EDITORIAL: This pot needs stirring
Lillie Belle Allen, 27, was the first casualty of the 1969 York race riots, and she left an impression on the hearts of those around her that has weathered a half-century. Dawn J. Sagert, 717-505-5449/@DispatchDawn
Twenty years ago this week, The York Dispatch presented a week-long series on the race riots that wracked York City three decades earlier.
It was hardly the first anniversary coverage we’d done. We reported on the 10th, the 25th – it’s what journalists do: At milestones we re-examine an important moment in history, from a new perspective, and ask what has changed, for better or worse, since then.
Prior to 1999, every report on the riots inevitably ended the same: “… and the killers of Lillie Belle Allen and Henry Schaad were never brought to justice.”
But that year was different.
A reporter noticed that investigators claimed to know the names of the many people who fired on Schaad, a white rookie police officer, and Allen, a young, black mother of two, but they could never determine whose shots proved fatal.
Yet by the late 1990s, the York County District Attorney’s Office had successfully prosecuted cases where groups of people fired, resulting in deaths.
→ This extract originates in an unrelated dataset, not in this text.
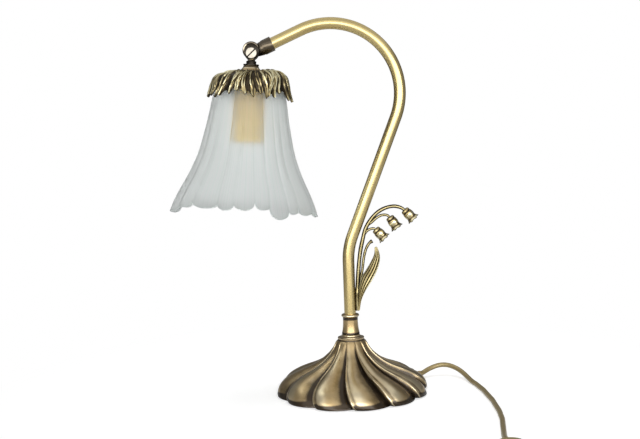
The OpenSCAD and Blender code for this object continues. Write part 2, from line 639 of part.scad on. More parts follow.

Prosecutors didn’t attempt to prove whose bullets killed the victims; they simply showed multiple suspects shot, with an intent to kill, and people died.
Could that same legal theory work for a 30-year-old case?
Why, it just might, a prosecutor told us, adding he’d have to explore it more.
Within a year, a grand jury was hearing testimony. By 2003, 10 men had been arrested for Allen’s murder. Two were convicted and seven pleaded guilty. That same year, a jury found two men guilty of killing Schaad, and another later pleaded guilty.
In 2001, York County’s movers and shakers sent a letter to the editor citing "grave concern" and urging The York Dispatch to stop reporting on the race-riots murders.
"This newspaper obsession with the 1969 events has a long and infamous history,” it read. “Every summer the community has been subjected to the annual pot-stirring with the resultant fertilization of the seeds of social unrest."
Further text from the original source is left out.